>>
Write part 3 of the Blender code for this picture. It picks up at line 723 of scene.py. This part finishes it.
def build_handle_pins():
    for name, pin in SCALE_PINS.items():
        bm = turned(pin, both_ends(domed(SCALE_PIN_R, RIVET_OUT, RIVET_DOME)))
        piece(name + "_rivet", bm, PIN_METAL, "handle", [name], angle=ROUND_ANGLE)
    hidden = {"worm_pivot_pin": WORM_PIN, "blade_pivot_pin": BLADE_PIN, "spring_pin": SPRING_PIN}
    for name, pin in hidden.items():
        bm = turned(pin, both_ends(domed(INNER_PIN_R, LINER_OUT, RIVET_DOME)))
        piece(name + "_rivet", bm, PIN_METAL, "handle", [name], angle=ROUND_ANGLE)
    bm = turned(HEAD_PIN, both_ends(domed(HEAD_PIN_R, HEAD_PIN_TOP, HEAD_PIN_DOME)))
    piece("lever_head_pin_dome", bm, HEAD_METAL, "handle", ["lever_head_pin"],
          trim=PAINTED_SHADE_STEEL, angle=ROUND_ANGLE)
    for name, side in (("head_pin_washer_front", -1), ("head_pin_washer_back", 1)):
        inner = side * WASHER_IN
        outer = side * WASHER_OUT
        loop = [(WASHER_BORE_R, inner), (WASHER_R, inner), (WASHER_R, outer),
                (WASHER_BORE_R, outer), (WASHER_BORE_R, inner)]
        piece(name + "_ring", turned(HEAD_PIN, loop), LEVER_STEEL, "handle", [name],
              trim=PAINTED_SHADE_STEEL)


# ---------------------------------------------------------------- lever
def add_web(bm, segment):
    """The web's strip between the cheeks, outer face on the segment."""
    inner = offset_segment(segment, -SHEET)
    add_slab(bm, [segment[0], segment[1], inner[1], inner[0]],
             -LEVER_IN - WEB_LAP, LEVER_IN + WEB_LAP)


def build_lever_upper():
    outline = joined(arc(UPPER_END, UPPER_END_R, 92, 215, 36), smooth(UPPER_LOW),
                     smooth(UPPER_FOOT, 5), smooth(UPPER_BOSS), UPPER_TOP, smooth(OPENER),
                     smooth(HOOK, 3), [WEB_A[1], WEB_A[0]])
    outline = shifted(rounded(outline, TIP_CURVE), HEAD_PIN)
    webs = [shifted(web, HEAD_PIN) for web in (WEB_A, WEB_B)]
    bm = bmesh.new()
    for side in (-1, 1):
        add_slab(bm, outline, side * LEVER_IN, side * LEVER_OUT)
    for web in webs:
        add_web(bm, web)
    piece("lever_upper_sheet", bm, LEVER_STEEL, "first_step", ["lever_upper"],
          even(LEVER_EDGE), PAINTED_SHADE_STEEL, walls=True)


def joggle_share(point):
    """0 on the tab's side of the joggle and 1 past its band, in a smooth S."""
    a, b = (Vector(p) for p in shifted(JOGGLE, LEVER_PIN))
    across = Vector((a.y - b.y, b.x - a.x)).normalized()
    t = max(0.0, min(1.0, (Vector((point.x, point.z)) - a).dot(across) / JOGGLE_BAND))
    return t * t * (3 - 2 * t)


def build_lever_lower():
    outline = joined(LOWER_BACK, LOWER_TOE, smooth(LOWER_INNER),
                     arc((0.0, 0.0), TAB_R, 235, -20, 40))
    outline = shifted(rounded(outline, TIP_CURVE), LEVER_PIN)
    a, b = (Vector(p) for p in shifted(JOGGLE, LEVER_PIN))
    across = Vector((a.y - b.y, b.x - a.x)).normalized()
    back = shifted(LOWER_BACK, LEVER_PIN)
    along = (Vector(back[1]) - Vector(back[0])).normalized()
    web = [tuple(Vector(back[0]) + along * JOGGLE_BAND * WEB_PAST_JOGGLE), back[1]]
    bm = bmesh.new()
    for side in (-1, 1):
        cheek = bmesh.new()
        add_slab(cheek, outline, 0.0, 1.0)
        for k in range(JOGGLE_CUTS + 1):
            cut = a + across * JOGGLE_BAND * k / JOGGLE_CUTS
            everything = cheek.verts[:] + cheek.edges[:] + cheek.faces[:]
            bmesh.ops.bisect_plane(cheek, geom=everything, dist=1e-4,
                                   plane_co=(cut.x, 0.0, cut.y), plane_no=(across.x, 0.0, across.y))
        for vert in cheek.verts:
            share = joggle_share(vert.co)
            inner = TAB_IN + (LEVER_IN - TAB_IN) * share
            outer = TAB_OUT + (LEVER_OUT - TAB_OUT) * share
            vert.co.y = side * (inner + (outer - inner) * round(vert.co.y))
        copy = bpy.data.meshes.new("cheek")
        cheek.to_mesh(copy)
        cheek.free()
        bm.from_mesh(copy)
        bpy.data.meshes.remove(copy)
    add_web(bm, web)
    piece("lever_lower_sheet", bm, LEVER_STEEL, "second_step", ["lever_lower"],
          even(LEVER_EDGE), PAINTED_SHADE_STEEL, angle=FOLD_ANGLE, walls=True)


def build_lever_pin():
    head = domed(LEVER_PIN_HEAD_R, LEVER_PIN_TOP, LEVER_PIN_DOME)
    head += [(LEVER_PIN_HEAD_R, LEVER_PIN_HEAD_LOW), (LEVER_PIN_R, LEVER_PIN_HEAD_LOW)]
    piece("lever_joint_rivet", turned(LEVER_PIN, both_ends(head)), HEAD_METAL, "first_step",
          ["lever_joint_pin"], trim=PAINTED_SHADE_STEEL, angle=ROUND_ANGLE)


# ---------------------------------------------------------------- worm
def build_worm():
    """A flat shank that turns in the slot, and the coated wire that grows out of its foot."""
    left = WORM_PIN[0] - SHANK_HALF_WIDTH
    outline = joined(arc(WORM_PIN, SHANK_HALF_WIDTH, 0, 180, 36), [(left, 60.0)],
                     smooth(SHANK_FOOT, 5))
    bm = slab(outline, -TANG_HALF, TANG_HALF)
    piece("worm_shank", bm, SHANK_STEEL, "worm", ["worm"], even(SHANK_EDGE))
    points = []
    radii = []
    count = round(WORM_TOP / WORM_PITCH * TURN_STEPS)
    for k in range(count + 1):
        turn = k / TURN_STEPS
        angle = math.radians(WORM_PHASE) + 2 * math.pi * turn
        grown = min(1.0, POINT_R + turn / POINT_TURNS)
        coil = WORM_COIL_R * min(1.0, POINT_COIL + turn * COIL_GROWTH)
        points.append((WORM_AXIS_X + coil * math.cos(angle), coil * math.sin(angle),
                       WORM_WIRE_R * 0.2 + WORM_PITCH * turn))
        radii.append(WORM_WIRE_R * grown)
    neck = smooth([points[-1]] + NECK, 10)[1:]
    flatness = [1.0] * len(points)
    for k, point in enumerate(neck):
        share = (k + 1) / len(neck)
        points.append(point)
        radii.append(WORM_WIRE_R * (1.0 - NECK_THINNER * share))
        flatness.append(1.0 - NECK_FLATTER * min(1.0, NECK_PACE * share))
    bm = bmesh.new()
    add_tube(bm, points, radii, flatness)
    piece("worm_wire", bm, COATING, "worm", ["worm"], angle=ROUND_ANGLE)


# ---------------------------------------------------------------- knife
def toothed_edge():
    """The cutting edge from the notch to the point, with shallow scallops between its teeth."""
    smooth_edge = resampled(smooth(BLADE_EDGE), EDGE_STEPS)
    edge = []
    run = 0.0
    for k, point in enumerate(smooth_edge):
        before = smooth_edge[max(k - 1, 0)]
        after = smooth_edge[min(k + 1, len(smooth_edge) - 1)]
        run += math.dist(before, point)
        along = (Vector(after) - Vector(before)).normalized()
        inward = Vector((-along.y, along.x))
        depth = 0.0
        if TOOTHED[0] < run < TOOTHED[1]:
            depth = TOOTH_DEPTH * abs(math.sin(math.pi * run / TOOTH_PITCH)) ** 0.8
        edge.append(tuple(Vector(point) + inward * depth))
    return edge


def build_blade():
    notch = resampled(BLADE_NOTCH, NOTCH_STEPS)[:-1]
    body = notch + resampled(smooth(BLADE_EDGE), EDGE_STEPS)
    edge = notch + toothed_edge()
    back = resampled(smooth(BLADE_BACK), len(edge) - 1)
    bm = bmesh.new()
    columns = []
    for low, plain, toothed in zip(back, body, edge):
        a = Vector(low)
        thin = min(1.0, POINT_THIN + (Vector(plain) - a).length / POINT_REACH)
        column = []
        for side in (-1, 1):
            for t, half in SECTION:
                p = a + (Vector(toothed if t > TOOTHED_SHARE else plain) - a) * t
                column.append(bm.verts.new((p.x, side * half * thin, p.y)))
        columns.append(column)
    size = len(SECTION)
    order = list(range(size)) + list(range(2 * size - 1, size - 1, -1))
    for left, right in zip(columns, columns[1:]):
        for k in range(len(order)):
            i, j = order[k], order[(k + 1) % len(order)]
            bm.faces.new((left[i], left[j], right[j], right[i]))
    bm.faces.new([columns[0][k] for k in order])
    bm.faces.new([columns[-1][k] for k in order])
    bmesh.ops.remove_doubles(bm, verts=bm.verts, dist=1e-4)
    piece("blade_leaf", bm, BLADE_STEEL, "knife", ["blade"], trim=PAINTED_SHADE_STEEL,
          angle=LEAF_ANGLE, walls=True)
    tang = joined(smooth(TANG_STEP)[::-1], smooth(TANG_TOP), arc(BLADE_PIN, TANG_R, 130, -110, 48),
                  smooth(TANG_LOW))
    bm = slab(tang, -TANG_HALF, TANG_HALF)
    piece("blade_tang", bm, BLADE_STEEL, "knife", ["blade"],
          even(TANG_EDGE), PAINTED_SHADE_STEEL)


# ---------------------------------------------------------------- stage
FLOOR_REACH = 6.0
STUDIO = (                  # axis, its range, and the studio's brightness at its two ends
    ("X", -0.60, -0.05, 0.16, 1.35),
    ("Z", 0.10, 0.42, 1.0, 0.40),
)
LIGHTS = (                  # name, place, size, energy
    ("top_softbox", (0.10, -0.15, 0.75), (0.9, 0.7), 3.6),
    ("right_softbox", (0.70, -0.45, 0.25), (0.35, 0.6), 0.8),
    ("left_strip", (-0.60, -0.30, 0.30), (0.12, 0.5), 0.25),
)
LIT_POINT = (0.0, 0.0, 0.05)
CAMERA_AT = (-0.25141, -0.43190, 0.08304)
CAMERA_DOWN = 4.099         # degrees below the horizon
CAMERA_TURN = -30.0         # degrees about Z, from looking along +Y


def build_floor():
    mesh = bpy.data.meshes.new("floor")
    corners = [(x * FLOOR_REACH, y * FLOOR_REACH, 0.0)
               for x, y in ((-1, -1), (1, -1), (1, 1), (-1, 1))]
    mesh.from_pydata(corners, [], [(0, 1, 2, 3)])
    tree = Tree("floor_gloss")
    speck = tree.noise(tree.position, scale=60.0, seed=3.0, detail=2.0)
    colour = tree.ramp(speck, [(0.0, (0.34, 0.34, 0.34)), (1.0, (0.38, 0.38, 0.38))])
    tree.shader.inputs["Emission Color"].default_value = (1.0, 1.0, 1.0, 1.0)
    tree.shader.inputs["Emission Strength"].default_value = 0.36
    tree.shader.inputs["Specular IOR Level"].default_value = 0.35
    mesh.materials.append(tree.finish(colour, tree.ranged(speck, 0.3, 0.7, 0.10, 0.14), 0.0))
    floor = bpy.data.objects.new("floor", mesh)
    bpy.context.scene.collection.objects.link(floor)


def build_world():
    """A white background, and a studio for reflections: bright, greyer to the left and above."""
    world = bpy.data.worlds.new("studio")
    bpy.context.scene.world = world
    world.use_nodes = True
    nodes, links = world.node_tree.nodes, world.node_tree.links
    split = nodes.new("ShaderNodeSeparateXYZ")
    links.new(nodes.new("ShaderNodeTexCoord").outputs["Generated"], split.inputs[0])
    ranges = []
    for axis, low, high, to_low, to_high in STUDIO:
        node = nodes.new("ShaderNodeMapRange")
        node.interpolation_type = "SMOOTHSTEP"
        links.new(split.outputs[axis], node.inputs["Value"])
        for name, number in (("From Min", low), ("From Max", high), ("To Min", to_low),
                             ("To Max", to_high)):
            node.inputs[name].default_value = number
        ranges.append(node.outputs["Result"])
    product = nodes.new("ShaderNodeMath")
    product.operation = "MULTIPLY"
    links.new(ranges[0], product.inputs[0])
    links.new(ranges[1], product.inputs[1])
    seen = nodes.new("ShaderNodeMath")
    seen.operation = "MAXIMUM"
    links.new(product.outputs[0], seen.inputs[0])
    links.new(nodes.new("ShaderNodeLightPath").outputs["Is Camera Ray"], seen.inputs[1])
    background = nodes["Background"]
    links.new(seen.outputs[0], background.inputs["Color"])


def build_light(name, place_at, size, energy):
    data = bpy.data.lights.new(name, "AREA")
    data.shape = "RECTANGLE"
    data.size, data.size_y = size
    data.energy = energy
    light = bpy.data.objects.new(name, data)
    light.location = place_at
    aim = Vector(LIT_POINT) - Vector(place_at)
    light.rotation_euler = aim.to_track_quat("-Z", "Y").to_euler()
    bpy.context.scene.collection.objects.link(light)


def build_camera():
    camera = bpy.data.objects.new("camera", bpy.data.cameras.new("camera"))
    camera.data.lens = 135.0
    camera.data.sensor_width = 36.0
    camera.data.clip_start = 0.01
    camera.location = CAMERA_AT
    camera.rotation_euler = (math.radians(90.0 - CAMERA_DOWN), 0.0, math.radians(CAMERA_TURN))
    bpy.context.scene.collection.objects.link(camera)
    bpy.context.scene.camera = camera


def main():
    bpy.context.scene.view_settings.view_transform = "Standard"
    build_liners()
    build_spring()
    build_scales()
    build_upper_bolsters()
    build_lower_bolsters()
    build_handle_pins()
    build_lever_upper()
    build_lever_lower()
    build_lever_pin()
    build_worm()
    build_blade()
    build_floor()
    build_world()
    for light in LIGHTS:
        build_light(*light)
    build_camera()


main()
<<
Everything from the first line above up to and including the line that contains "-LEVER_IN - WEB_LAP, LEVER_IN" should be printed exactly; please print only that.

Write part 3 of the Blender code for this picture. It picks up at line 723 of scene.py. This part finishes it.
def build_handle_pins():
    for name, pin in SCALE_PINS.items():
        bm = turned(pin, both_ends(domed(SCALE_PIN_R, RIVET_OUT, RIVET_DOME)))
        piece(name + "_rivet", bm, PIN_METAL, "handle", [name], angle=ROUND_ANGLE)
    hidden = {"worm_pivot_pin": WORM_PIN, "blade_pivot_pin": BLADE_PIN, "spring_pin": SPRING_PIN}
    for name, pin in hidden.items():
        bm = turned(pin, both_ends(domed(INNER_PIN_R, LINER_OUT, RIVET_DOME)))
        piece(name + "_rivet", bm, PIN_METAL, "handle", [name], angle=ROUND_ANGLE)
    bm = turned(HEAD_PIN, both_ends(domed(HEAD_PIN_R, HEAD_PIN_TOP, HEAD_PIN_DOME)))
    piece("lever_head_pin_dome", bm, HEAD_METAL, "handle", ["lever_head_pin"],
          trim=PAINTED_SHADE_STEEL, angle=ROUND_ANGLE)
    for name, side in (("head_pin_washer_front", -1), ("head_pin_washer_back", 1)):
        inner = side * WASHER_IN
        outer = side * WASHER_OUT
        loop = [(WASHER_BORE_R, inner), (WASHER_R, inner), (WASHER_R, outer),
                (WASHER_BORE_R, outer), (WASHER_BORE_R, inner)]
        piece(name + "_ring", turned(HEAD_PIN, loop), LEVER_STEEL, "handle", [name],
              trim=PAINTED_SHADE_STEEL)


# ---------------------------------------------------------------- lever
def add_web(bm, segment):
    """The web's strip between the cheeks, outer face on the segment."""
    inner = offset_segment(segment, -SHEET)
    add_slab(bm, [segment[0], segment[1], inner[1], inner[0]],
             -LEVER_IN - WEB_LAP, LEVER_IN + WEB_LAP)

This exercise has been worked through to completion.